What Jackie Sheeler does in her poetic take on that whole spectacle is to create a sardonic account that at the same time peers into the mind—and seeming mindlessness—of the officer's actions, "He neither smiles nor frowns / flourishes the canister / arms-length, like a cardsharp shooting his cuffs / before the deal. Winning is inevitable." And yet, there are hints of what Sheeler imagines really lies beneath the lieutenant's unprompted behavior, "If he screamed / I got your education right here you little pricks!"
I'm a sucker for "humor noir," if that can be labeled a true subgenre. In this poem, despite the underlying tinges of anger and injustice, there are also hints of humor, as in these lines, "He makes a second pass across the line / just in case. Filling in the blanks, you might say." You can argue all day about whether Lt. Pike and other police actions against the Occupy protesters are justified or not (or both, depending upon the circumstances), but I like how Sheeler's poem takes a step back, viewing this incident in words as a photographer would with a lens.
I also loved Jackie's note about the poem, "It was the memes. Yes, definitely, the memes. He pepper-sprayed the Last Supper! And the holy bush of Marilyn Monroe, her white skirt airlifted by a passing subway. Entrapment. I had no choice. Guilty as charged."

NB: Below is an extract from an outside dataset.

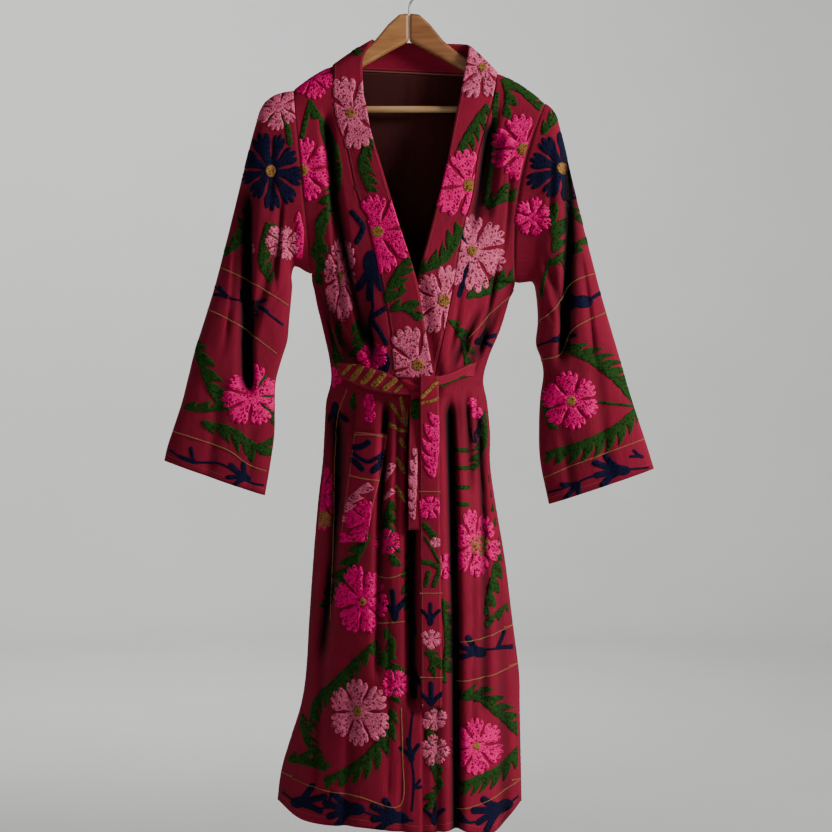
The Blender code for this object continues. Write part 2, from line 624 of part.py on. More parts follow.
def sleeve_rows(side, rings):
    """Work out a sleeve's rings, the first on the armhole seam."""
    steps = 2 * ARMHOLE_STEPS
    rows = []
    first = []
    for step in range(steps):
        face = "front" if step <= ARMHOLE_STEPS else "back"
        x, depth, z = armhole(side, step if step <= ARMHOLE_STEPS else steps - step, face)
        if step in (0, ARMHOLE_STEPS):
            depth = 0.0
        out = SEAM_GAP + (TIP_OUT if step in (0, ARMHOLE_STEPS) else 0.0)
        first.append(Vector((x + side.sign * out, -depth if face == "front" else depth, z)))
    rows.append(first)
    for number, ring in enumerate(rings):
        line = []
        for step in range(steps):
            angle = 2 * math.pi * step / steps
            part = (1 - math.cos(angle)) / 2
            x = mix(ring.outer_x, ring.inner_x, part)
            z = mix(ring.outer_z, ring.inner_z, part)
            wave = math.sin(angle)
            reach = ring.front if wave >= 0 else ring.back
            depth = reach * abs(wave) ** ARMHOLE_ROUND
            if wave > 0:
                fade = smooth(number / FADE_STEPS) * smooth(wave / SLEEVE_FADE)
                depth -= fade * fold_depth(SLEEVE_FOLDS, x, z)
            line.append(Vector((x, -depth if wave >= 0 else depth, z)))
        rows.append(line)
    return rows


def make_sleeve(name, side, rings):
    """Make one sleeve as an open tube."""
    sheet(name, sleeve_rows(side, rings), CLOTH, "cloth", closed=True)


def band_levels(side):
    """Heights of a band's level rows: those of the front's own rows."""
    levels = []
    for row in range(2, ARMHOLE_STEPS + 1):
        part = (1 - math.cos(math.pi * row / ARMHOLE_STEPS)) / 2
        levels.append(mix(side.neck_z, side.under_z, part))
    levels += [z for z in FRONT_LEVELS if z > WAIST_Z]
    return levels + [WAIST_Z + BAND_END_CLEAR]


def band_front_row(side, z):
    """One level row of a band on the front."""
    seam, free = (SEAM_RIGHT, FREE_RIGHT) if side.sign < 0 else (SEAM_LEFT, FREE_LEFT)
    sewn_x = along(seam, "z", "x", z) - side.sign * SEAM_GAP
    free_x = along(free, "z", "x", z)
    part = (side.neck_z - z) / (side.neck_z - side.under_z)
    top = along(NECK_DEPTH, "part", "depth", min(part, 1.0))
    low = body_depth(sewn_x, z, "front")
    sewn = mix(top, low, smooth(part * 2 - 1))
    free_low = body_depth(free_x, z, "front")
    free_depth = mix(top + BAND_NECK_RISE, free_low, smooth(part * 2 - 1)) + BAND_PROUD * smooth(part * 3)
    line = []
    for i in range(BAND_COLUMNS + 1):
        c = i / BAND_COLUMNS
        x = mix(sewn_x, free_x, c)
        depth = mix(sewn, free_depth, c) + BAND_CROWN * math.sin(math.pi * c)
        if side.sign > 0:
            depth -= under_drop(x, z)
        line.append(Vector((x, -depth, z)))
    return line


def turn_row(turn, puff):
    """One row of a band where it turns round the neck."""
    sewn = Vector((turn.sewn_x, turn.sewn_y, turn.sewn_z))
    free = Vector((turn.free_x, turn.free_y, turn.free_z))
    line = []
    for i in range(BAND_COLUMNS + 1):
        c = i / BAND_COLUMNS
        point = sewn.lerp(free, c)
        point.z += puff * math.sin(math.pi * c)
        line.append(point)
    return line


def make_band(name, side, turns):
    """Make the band of one front, from the shoulder to the belt."""
    rows = [turn_row(turn, TURN_PUFF * (1 - i / (len(turns) - 1))) for i, turn in enumerate(turns)]
    rows += [band_front_row(side, z) for z in band_levels(side)]
    sheet(name, rows, BAND, "band")


def make_neck_band():
    """Make the band behind the neck."""
    sheet("band_neck", [turn_row(turn, 0.0) for turn in BACK_TURN], BAND, "band")


def add_tube(name, points, radius, finish, resolution=2):
    """Make a round wire along points."""
    data = bpy.data.curves.new(name, "CURVE")
    data.dimensions = "3D"
    data.bevel_depth = radius
    data.bevel_resolution = resolution
    data.use_fill_caps = True
    spline = data.splines.new("POLY")
    spline.points.add(len(points) - 1)
    for place, point in zip(spline.points, points):
        place.co = (point[0], point[1], point[2], 1.0)
    made = bpy.data.objects.new(name, data)
    data.materials.append(material(finish))
    bpy.data.collections["long_coat"].objects.link(made)
    return made


def make_piping():
    """Make the thin piping between the neck band and the lining."""
    points = []
    for i in range(PIPING_STEPS + 1):
        point = back_point(0, mix(*LINING_TOP, i / PIPING_STEPS))
        inward = CLOTH / 2 + PIPING_RADIUS + PIPING_CLEAR
        points.append((point.x, point.y - inward, point.z - PIPING_DROP))
    add_tube("neck_piping", points, PIPING_RADIUS, "piping")


def make_pocket():
    """Make the patch pocket on the right front."""
    rows = []
    for j in range(POCKET_ROWS + 1):
        v = j / POCKET_ROWS
        first_x = mix(POCKET_TOP[0], POCKET_END[0], v)
        first_z = mix(POCKET_TOP[1], POCKET_END[1], v)
        last_x = mix(POCKET_TOP[2], POCKET_END[2], mix(v, smooth(v), POCKET_BOW))
        last_z = mix(POCKET_TOP[3], POCKET_END[3], v)
        line = []
        for i in range(POCKET_COLUMNS + 1):
            x = mix(first_x, last_x, i / POCKET_COLUMNS)
            z = mix(first_z, last_z, i / POCKET_COLUMNS)
            trough = POCKET_FOLLOW * fold_depth(FRONT_FOLDS, x, z)
            depth = body_depth(x, z, "front") - trough + POCKET_RAISE
            line.append(Vector((x, -depth, z)))
        rows.append(line)
    sheet("pocket", rows, POCKET_CLOTH, "cloth")


def belt_point(s, z, face, raise_):
    """Point of the belt round the waist, s being -1 at the right side seam and 1 at the left."""
    middle = centre_x(z)
    side = along(SIDE_SEAM, "z", "left" if s > 0 else "right", z)
    half = abs(side - middle) + BELT_GROW * s * s
    depth = BELT / 2 - BELT_SIDE_CLEAR + (along(DEPTH, "z", face, z) + raise_) * lens(s)
    return Vector((middle + s * half, -depth if face == "front" else depth, z))


def make_belt_front(name, table):
    """Make the belt on one front, from the side seam to the knot."""
    rows = []
    middle = centre_x(WAIST_Z)
    side_x = along(SIDE_SEAM, "z", "left" if table[0].x > 0 else "right", WAIST_Z)
    for i in range(BELT_STEPS + 1):
        x = mix(table[0].x, table[-1].x, i / BELT_STEPS)
        half = along(table, "x", "half", x)
        level = along(table, "x", "z", x)
        raise_ = along(table, "x", "raise_", x)
        s = (x - middle) / abs(side_x - middle)
        line = [belt_point(s, level + half * (1 - 2 * j / BELT_ACROSS), "front", raise_)
                for j in range(BELT_ACROSS + 1)]
        rows.append(line)
    sheet(name, rows, BELT, "belt")


def make_belt_back():
    """Make the belt across the back, from side seam to side seam."""
    rows = []
    count = 2 * BELT_STEPS
    for i in range(count + 1):
        s = -math.cos(math.pi * i / count)
        rows.append([belt_point(s, BACK_BELT_Z + BACK_BELT_HALF * (1 - 2 * j / BELT_ACROSS), "back",
                                BACK_BELT_RAISE) for j in range(BELT_ACROSS + 1)])
    sheet("belt_back", rows, BELT, "belt")


def make_tail(name, table, count):
    """Make one hanging end of the belt."""
    rows = []
    for i in range(count + 1):
        z = mix(table[0].z, table[-1].z, i / count)
        x = along(table, "z", "x", z)
        half = along(table, "z", "half", z)
        depth = body_depth(x, z, "front") + along(table, "z", "raise_", z)
        columns = [2 * j / BELT_ACROSS - 1 for j in range(BELT_ACROSS + 1)]
        rows.append([Vector((x + half * column, -depth, z)) for column in columns])
    sheet(name, rows, TAIL_CLOTH, "belt")


def make_knot():
    """Make the flat knot: a soft block, pinched across its middle."""
    centre = Vector((KNOT_CENTRE[0], 0, KNOT_CENTRE[1]))
    base = body_depth(centre.x, centre.z, "front") + KNOT_RAISE
    centre.y = -base - KNOT_SIZE[1] / 2
    shape = bmesh.new()
    bmesh.ops.create_cube(shape, size=1.0)
    bmesh.ops.subdivide_edges(shape, edges=shape.edges, cuts=KNOT_CUTS, use_grid_fill=True)
    for vert in shape.verts:
        corner = vert.co * 2
        pinch = 1 - KNOT_PINCH * math.exp(-((corner.x - KNOT_PINCH_AT) / KNOT_PINCH_WIDTH) ** 2)
        round_off = 1 - KNOT_ROUND * corner.x * corner.x * corner.z * corner.z
        crown = 1 - KNOT_CROWN * max(abs(corner.x), abs(corner.z)) ** 4
        vert.co.x = corner.x * KNOT_SIZE[0] / 2 * round_off
        vert.co.z = corner.z * KNOT_SIZE[2] / 2 * pinch * round_off
        vert.co.y = corner.y * KNOT_SIZE[1] / 2 * crown
        vert.co += centre
    mesh = bpy.data.meshes.new("belt_knot")
    shape.to_mesh(mesh)
    shape.free()
    add_object("belt_knot", mesh, "belt")


def make_arm(name, sign):
    """Make one wooden half of the hanger: its outline in the hanger's plane, made thick."""
    tops = [(row.x, row.top) for row in ARM]
    ends = [(row.x, row.bottom) for row in reversed(ARM)]
    tip = [(ARM[-1].x + ARM_TIP, (ARM[-1].top + ARM[-1].bottom) / 2)]
    outline = tops + tip + ends
    data = bpy.data.curves.new(name, "CURVE")
    data.dimensions = "2D"
    data.fill_mode = "BOTH"
    data.extrude = ARM_THICK / 2
    spline = data.splines.new("POLY")
    spline.points.add(len(outline) - 1)
    for place, (x, z) in zip(spline.points, outline):
        place.co = (sign * x, z, 0.0, 1.0)
    spline.use_cyclic_u = True
    made = bpy.data.objects.new(name, data)
    made.rotation_euler = (math.pi / 2, 0, 0)
    data.materials.append(material("wood"))
    bpy.data.collections["long_coat"].objects.link(made)
    weld = made.modifiers.new("weld", "WELD")
    weld.merge_threshold = ARM_WELD
    bevel = made.modifiers.new("bevel", "BEVEL")
    bevel.width = ARM_BEVEL
    bevel.segments = 2
    bevel.limit_method = "ANGLE"
    bevel.angle_limit = ARM_BEVEL_ANGLE


def make_bar():
    """Make the round trouser bar between the arms."""
    points = [(mix(-BAR_REACH, BAR_REACH, i / 4), 0.0, BAR_Z) for i in range(5)]
    add_tube("hanger_bar", points, BAR_RADIUS, "wood", resolution=4)


def make_hook():
    """Make the wire hook: a shank, a side bend and an arc over the bearing point."""
    centre_z = WIRE - HOOK_RADIUS
    points = [(0.0, 0.0, HOOK_SHANK_END), (0.0, 0.0, HOOK_BEND_Z)]
    for i in range(1, HOOK_BEND_STEPS + 1):
        part = i / HOOK_BEND_STEPS
        points.append((HOOK_RADIUS * smooth(part), 0.0, mix(HOOK_BEND_Z, centre_z, part)))
    for i in range(1, HOOK_ARC_STEPS + 1):
        angle = HOOK_ARC * i / HOOK_ARC_STEPS
        points.append((HOOK_RADIUS * math.cos(angle), 0.0, centre_z + HOOK_RADIUS * math.sin(angle)))
    add_tube("hanger_hook", points, WIRE, "steel", resolution=2)


def main():
    """Build the coat and its hanger."""
    clear_scene()
    group = bpy.data.collections.new("long_coat")
    bpy.context.scene.collection.children.link(group)
    make_back()
    make_lining()
    make_front("front_right", RIGHT)
    make_front("front_left", LEFT)
    make_sleeve("sleeve_right", RIGHT, SLEEVE_RIGHT)
    make_sleeve("sleeve_left", LEFT, SLEEVE_LEFT)
    make_band("band_right", RIGHT, TURN_RIGHT)
    make_band("band_left", LEFT, TURN_LEFT)
    make_neck_band()
    make_piping()
    make_pocket()
    make_belt_front("belt_right", BELT_RIGHT)
    make_belt_front("belt_left", BELT_LEFT)
    make_belt_back()
    make_knot()
    make_tail("belt_tail", TAIL, TAIL_STEPS)
    make_tail("belt_tail_under", TAIL_UNDER, TAIL_UNDER_STEPS)
    make_arm("hanger_arm_right", -1)
    make_arm("hanger_arm_left", 1)
    make_bar()
    make_hook()


main()
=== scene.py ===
"""Looks of a long embroidered coat with a tie belt, hanging closed on a wooden hanger.

Metres, +Z up, the front faces -Y. The origin is the point where the hanger's hook bears.
"Right" and "left" are the wearer's: the right side is at -X. The cloth shells follow the same
tables as the solids they stand for, on a finer grid and with the smaller creases.
"""
import bisect
import logging
import math
import random
from dataclasses import dataclass, field
from enum import Enum
from typing import NamedTuple, Sequence

import bmesh
import bpy
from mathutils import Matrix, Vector, noise
from mathutils.bvhtree import BVHTree
from mathutils.geometry import delaunay_2d_cdt


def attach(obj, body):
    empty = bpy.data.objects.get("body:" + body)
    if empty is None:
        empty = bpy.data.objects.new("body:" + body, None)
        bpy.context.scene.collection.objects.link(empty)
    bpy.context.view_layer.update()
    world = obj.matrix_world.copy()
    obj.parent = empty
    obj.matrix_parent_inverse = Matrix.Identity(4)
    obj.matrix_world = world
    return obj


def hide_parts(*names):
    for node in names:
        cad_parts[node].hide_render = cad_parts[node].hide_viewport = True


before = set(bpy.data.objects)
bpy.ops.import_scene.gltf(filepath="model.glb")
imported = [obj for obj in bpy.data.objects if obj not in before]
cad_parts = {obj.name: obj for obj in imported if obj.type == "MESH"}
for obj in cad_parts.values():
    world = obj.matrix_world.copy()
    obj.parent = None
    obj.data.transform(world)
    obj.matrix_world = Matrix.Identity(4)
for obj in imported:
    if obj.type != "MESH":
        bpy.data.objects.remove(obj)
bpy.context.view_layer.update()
LOG = logging.getLogger("coat")

MM = 0.001
Grid = list[list[Vector]]
Flat = tuple[float, float]

# Walls, as on the solids.
CLOTH = 0.0020
LINING = 0.0012
BAND = 0.0026
BELT = 0.0030
SEAM_GAP = 0.0007
SEAM_HALF = CLOTH / 2 + 0.0003
# Heights that several pieces share, how flat the body's section is, and the shells' grid.
WAIST_Z = -0.655
FRONT_JOG_Z = -0.6660
HEM_Z = -1.3650
UNDERARM_BLEND = 0.03
LENS_POWER = 2.6
COLUMN_STEP = 0.0043
ROW_STEP = 0.0060
CORD_SIDES = 10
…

Jackie's latest collection of poems, Earthquake Came to Harlem, was a finalist for the 2011 Paterson Poetry Prize. One reviewer called it "nuanced yet aggressive, Earthquake Came to Harlem is a tour-de-force of NYC poetry." I rather like that. I think "nuanced, yet aggressive" is an apt description of "Lt. Machine."
By the way, The 5-2 is looking for more submissions to showcase each week. If you think you have a crime poem in you, you can submit up to two poems per month that are "honest, powerful reactions to what you see as crime." Any form or style is fine, and the only rule is that each poem must be 60 lines or fewer.